County to spend federal funds on COVID-19 plans

$67M from CARES Act to cover aid, public safety, boost economy

Maui County plans to spend the $66.6 million it’s receiving in federal relief funds on social services, protective equipment, the construction of quarantine sites and other needs to help the county combat and recover from COVID-19.

On Tuesday, the Maui County Council approved on first reading a bill that would include the funds in the county’s fiscal year 2020-21 budget. The bill is expected to undergo a final reading June 5.

Last week, state lawmakers passed a measure that would provide each of the counties a share of the $1.25 billion that Hawaii is receiving under the federal Coronavirus Aid, Relief and Economic Security (CARES) Act. Once Gov. David Ige signs the bill, the money will be released to the counties, who must spend it by Dec. 30.

Managing Director Sandy Baz told the council Tuesday that funding would be divided as follows:

• $26 million for community support. This would include health and safety measures for child care providers; summer programs; food distributions to local nonprofits; relief programs for farmers and ranchers; shelter expansion for local homelessness agencies; support for elderly care, mental health, domestic violence and special needs; small business grants and loans; workforce development and training; agriculture development and the county’s Hawaii Emergency Laulima Partnership program.

• $16.5 million for public safety. This would include supplies, such as personal protective equipment, masks, face shields and gloves; cleaning materials like disinfectants and sanitizers; and items for social distancing, such as plexiglass, trays and baskets. It would also go toward message boards, training materials, response vehicles and equipment, helicopter service and morgue facilities. And, it would help cover payroll and overtime costs for first responders.

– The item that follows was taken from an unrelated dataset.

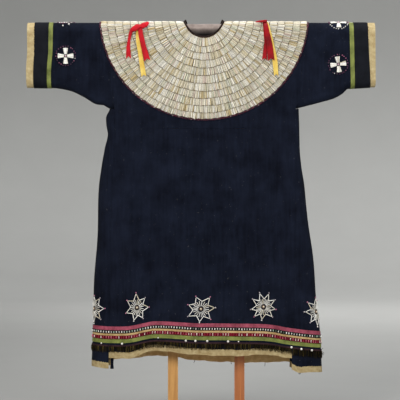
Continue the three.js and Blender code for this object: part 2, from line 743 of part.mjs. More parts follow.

• $12 million for property acquisition. This would cover the relocation and renovation of county offices to allow for social distancing; overcrowding relief at emergency shelters and construction of temporary shelters; and medical care to allow for isolation and quarantining purposes.

• $5.5 million for equipment/services. This would help fund remote work site needs like computer equipment, community broadband initiatives and increased internet and connectivity; vehicles to aid in social distancing and to provide services, such as meal deliveries and assisted transport; sanitizing machines/equipment contracts and supplies; and office renovations to support social distancing.

• $4.5 million for Maui Recovery Initiative. This would go toward economic diversity through new product development, small manufacturing, technology and health; the tourism industry for its recovery, education and transformation to a “new normal”; and food security for farming, animal production and management, commercial fishing and fish farming and food hub and distribution channels.

• $2.1 million for administrative costs. This would pay for special projects, such as quarantine sites, temporary shelters and enhanced information acquisition; public outreach and announcements; remote/online learning and testing; and payroll and overtime costs for county personnel.

Most of the funding and responsibility for contact tracing and testing falls to the state. Baz pointed out that the Department of Health is working with the University of Hawaii campuses, including UH-Maui, to provide educational and job opportunities in contact tracing. The county has also worked with local providers to do testing, and mass efforts like drive-thru testing come with very little financial impact to the county, Baz said.

He added that the county isn’t planning to use the CARES funding to pass out stimulus checks to all residents because it’s more focused on targeted support for people who need it. Honolulu is using some of its $387 million in CARES funds to give residents up to $1,500 a month, but Vice Chairwoman Keani Rawlins-Fernandez pointed out that this is only for those in need.

As of Tuesday, the county has received 2,820 first-time applications and 629 returning applications under its Hawaii Emergency Laulima Partnership, or HELP, which covers essential needs for struggling residents. A total of 3,449 households (10,027 individuals) are requesting nearly $2.8 million in assistance. The county has processed 2,386 and approved 2,011 with just over $1 million obligated.

Mayor Michael Victorino said Tuesday afternoon that if the county exceeds the $2 million set aside for the HELP program, CARES funding can be used to allow the program to continue through Dec. 30. 

And, under its Micro Business Loan Program, which is open to businesses with 10 employees or fewer, the county has received 152 applications. The 107 applications that have been reviewed are requesting $2.25 million in total; 59 have been approved with $1 million disbursed, while 47 have been disapproved and one is pending. Another 45 applications are also pending review and future funding.

Baz said the county is looking not only at businesses’ needs but also their sustainability for the future.

“We don’t want to just give them a month or two worth of operating funds and then they go bankrupt three months later,” he said. “We want to make sure these are sustainable.”